[Task to carry out] Beneath this instruction is a block of data; output from it exactly the lines that run from the one containing "side towards +x" through the one containing "bpy.context.scene.collection.objects.link(empty)", inclusive.

[Extracted entries]
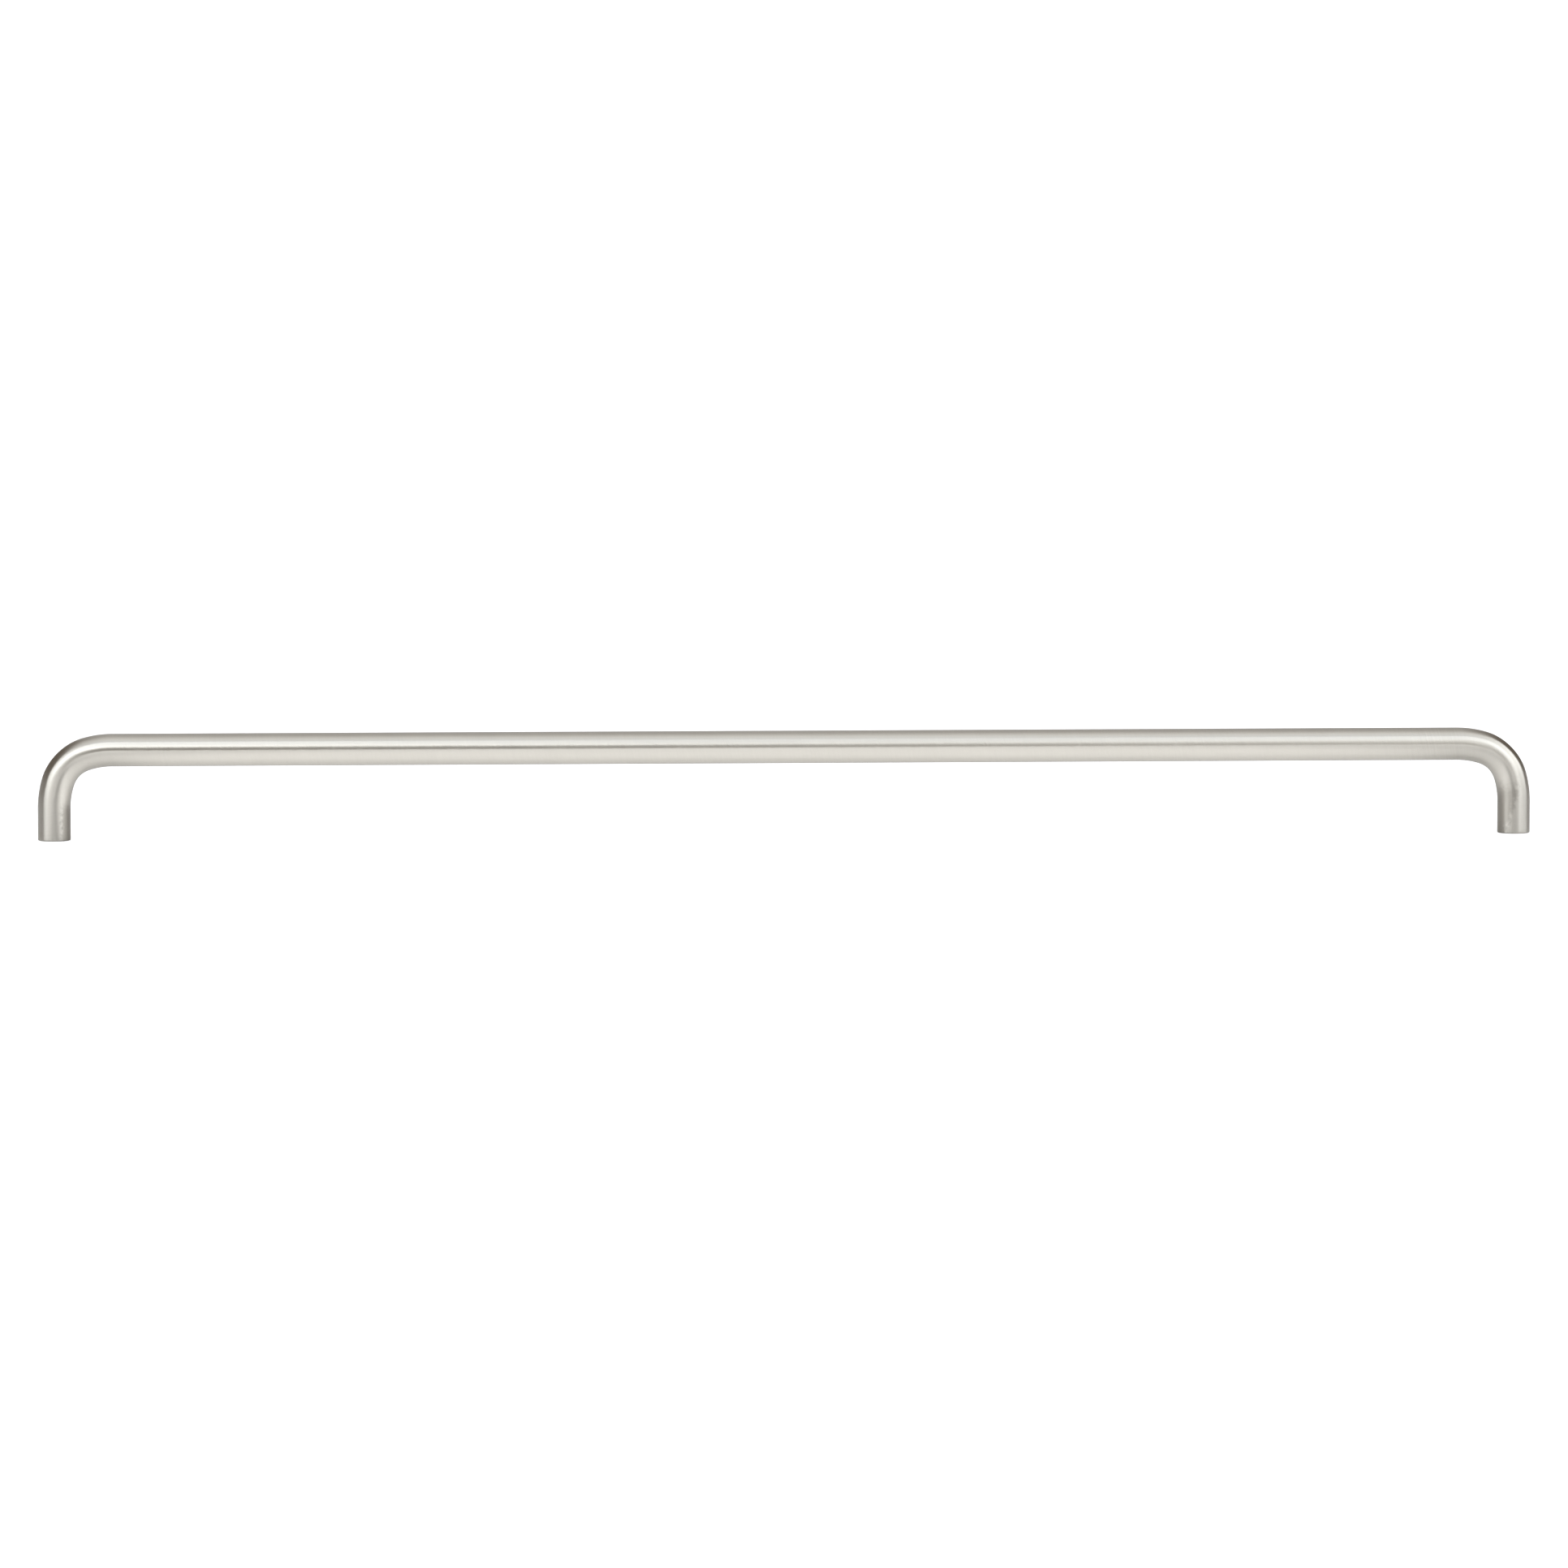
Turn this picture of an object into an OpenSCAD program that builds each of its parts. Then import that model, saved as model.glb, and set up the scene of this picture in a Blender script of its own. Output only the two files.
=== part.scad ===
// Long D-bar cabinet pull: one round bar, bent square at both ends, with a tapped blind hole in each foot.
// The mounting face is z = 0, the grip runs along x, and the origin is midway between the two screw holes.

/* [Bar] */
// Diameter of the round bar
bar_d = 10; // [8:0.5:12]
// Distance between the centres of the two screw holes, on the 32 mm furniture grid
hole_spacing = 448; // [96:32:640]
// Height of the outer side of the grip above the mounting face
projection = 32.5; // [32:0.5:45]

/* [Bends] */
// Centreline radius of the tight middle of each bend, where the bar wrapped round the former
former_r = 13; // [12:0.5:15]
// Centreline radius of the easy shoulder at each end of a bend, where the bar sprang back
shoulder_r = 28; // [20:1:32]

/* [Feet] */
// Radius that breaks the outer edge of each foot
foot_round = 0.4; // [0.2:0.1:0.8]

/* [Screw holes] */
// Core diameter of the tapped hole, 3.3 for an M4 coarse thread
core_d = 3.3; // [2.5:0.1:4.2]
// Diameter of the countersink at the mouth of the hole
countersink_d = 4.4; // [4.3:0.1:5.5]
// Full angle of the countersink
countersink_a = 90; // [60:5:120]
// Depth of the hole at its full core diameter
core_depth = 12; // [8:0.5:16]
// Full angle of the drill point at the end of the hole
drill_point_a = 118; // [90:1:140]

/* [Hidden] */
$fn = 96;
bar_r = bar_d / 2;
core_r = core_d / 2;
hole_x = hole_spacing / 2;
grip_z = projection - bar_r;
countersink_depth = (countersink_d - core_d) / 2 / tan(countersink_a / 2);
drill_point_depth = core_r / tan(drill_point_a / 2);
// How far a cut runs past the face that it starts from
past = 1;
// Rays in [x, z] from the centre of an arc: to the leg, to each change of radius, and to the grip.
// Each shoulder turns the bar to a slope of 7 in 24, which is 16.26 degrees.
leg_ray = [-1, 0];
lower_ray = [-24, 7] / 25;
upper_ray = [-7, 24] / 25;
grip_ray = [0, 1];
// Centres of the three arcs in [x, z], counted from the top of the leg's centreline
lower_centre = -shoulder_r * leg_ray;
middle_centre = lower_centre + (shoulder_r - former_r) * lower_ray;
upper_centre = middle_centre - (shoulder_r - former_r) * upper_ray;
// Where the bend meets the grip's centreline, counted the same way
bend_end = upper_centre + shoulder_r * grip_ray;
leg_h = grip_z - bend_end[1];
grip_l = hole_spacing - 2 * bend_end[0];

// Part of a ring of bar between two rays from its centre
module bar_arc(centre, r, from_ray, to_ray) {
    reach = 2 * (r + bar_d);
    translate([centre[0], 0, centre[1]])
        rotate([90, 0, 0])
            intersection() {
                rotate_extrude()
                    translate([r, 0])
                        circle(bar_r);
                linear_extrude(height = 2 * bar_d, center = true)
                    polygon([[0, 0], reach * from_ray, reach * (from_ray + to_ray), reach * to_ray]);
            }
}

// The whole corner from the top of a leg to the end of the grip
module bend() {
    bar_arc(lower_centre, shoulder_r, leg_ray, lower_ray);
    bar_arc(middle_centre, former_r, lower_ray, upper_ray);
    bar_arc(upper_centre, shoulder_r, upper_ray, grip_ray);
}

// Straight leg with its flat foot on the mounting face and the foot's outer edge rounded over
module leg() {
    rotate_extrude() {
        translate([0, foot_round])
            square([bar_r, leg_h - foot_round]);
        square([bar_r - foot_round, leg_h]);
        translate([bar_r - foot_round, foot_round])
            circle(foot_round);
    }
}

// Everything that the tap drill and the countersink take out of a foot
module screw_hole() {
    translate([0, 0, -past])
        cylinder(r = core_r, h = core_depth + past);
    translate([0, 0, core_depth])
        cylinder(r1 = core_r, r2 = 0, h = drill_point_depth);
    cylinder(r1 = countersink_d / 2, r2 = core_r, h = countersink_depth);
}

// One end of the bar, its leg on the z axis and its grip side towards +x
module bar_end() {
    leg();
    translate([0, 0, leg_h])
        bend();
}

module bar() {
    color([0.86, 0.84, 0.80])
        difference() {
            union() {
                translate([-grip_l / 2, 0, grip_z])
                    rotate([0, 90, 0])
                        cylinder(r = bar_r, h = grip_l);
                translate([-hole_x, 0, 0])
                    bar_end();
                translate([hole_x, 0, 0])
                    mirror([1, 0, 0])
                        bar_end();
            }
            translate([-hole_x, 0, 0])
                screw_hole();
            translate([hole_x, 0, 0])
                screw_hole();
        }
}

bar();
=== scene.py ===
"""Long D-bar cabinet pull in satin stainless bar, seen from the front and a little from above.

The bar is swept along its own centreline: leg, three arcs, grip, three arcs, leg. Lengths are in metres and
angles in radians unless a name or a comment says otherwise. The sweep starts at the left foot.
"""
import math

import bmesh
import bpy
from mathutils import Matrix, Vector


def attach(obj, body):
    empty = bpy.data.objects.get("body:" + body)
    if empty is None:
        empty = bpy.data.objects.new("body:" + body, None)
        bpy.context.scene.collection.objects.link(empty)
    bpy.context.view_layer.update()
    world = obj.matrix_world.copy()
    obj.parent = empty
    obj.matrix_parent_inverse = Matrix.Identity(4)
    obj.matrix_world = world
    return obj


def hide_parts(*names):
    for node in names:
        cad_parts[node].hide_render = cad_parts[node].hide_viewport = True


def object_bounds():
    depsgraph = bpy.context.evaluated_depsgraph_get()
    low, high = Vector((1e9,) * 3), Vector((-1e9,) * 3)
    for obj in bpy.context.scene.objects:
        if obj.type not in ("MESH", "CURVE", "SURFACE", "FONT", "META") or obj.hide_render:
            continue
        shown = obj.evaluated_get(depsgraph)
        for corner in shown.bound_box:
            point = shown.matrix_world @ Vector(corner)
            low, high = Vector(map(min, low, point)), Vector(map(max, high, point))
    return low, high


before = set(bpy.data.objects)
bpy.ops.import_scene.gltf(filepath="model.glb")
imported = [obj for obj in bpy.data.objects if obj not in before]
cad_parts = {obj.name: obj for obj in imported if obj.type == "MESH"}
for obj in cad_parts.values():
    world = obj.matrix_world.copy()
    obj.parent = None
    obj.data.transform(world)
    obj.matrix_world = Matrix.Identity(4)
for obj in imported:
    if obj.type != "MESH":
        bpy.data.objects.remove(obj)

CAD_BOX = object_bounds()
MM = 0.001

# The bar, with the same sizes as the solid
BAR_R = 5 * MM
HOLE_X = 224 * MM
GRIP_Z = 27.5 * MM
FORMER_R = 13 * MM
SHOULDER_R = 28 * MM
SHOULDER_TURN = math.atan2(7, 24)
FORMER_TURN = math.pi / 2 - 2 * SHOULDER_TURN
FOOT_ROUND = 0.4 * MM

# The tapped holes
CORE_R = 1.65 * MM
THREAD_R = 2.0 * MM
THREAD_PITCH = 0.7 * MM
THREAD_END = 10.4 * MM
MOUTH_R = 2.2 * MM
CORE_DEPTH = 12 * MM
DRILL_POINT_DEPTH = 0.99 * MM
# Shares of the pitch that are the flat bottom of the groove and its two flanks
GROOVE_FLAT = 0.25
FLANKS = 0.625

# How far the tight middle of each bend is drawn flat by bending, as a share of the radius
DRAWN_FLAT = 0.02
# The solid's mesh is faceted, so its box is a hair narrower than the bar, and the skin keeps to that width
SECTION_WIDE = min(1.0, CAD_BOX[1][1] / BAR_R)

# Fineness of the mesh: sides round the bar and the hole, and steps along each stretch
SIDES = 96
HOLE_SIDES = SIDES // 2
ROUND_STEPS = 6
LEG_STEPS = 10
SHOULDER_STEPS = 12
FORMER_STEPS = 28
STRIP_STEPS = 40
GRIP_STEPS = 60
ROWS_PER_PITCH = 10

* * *

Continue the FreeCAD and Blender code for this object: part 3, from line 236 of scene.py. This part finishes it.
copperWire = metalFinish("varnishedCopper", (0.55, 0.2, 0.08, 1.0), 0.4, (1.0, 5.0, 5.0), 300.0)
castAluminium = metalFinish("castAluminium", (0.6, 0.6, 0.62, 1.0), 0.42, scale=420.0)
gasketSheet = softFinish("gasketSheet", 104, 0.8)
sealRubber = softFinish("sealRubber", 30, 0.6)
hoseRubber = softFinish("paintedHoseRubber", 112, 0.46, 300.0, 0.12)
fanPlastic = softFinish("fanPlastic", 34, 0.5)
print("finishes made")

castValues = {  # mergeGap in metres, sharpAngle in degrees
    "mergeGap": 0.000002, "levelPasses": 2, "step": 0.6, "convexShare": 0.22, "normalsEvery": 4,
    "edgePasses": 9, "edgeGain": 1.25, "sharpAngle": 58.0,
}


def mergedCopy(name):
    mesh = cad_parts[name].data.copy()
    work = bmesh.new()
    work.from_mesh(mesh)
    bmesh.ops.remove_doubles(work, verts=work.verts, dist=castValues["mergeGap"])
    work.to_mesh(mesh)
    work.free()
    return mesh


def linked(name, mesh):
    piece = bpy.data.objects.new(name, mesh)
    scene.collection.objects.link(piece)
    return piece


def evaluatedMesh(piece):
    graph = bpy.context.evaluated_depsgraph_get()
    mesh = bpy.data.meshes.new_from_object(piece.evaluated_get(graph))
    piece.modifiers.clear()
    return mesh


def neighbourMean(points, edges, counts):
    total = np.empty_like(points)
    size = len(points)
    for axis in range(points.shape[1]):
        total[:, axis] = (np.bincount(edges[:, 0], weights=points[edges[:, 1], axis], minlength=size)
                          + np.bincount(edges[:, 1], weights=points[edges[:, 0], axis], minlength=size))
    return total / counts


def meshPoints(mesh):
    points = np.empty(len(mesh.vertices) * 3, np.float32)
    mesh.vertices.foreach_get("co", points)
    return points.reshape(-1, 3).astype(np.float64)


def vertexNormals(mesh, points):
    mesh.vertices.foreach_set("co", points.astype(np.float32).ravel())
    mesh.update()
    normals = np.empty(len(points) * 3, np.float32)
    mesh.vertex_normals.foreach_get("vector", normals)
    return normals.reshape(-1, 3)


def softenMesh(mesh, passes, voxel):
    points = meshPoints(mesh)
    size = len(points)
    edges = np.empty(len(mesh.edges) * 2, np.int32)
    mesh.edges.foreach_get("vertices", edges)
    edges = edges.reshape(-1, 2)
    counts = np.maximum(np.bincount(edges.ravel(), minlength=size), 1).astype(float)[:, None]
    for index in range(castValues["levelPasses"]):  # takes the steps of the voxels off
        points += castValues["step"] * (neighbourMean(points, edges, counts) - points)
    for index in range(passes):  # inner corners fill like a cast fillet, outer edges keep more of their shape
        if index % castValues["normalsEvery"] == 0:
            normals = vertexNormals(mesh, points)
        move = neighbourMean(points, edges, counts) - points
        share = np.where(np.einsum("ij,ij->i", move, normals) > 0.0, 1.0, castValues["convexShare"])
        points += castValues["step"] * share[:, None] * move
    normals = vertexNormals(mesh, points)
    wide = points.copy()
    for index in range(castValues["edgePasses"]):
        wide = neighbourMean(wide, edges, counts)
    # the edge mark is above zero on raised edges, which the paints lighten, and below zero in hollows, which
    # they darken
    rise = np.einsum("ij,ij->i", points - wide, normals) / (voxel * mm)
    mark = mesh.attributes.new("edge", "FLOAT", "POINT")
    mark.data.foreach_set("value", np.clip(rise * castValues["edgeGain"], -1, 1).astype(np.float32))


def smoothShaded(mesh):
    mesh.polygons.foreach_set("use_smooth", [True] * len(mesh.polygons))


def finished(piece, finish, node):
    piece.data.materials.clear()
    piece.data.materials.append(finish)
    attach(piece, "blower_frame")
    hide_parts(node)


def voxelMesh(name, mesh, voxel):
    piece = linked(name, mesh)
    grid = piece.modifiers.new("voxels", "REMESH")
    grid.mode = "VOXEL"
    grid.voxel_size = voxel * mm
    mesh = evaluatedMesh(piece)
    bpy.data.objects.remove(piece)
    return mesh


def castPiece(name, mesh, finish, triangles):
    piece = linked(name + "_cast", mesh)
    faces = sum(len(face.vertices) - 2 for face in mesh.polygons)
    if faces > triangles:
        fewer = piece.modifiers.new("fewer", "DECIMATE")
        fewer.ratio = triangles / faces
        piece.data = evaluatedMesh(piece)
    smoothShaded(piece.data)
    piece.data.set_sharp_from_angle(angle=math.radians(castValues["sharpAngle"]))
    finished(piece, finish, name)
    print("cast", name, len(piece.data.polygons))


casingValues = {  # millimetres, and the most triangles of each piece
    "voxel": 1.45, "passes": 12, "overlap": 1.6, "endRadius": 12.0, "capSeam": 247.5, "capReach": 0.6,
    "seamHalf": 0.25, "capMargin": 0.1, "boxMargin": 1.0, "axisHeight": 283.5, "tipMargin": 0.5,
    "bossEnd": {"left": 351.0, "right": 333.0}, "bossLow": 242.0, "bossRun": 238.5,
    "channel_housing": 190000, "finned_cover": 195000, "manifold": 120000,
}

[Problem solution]
// One end of the bar, its leg on the z axis and its grip side towards +x
module bar_end() {
    leg();
    translate([0, 0, leg_h])
        bend();
}

module bar() {
    color([0.86, 0.84, 0.80])
        difference() {
            union() {
                translate([-grip_l / 2, 0, grip_z])
                    rotate([0, 90, 0])
                        cylinder(r = bar_r, h = grip_l);
                translate([-hole_x, 0, 0])
                    bar_end();
                translate([hole_x, 0, 0])
                    mirror([1, 0, 0])
                        bar_end();
            }
            translate([-hole_x, 0, 0])
                screw_hole();
            translate([hole_x, 0, 0])
                screw_hole();
        }
}

bar();
=== scene.py ===
"""Long D-bar cabinet pull in satin stainless bar, seen from the front and a little from above.

The bar is swept along its own centreline: leg, three arcs, grip, three arcs, leg. Lengths are in metres and
angles in radians unless a name or a comment says otherwise. The sweep starts at the left foot.
"""
import math

import bmesh
import bpy
from mathutils import Matrix, Vector


def attach(obj, body):
    empty = bpy.data.objects.get("body:" + body)
    if empty is None:
        empty = bpy.data.objects.new("body:" + body, None)
        bpy.context.scene.collection.objects.link(empty)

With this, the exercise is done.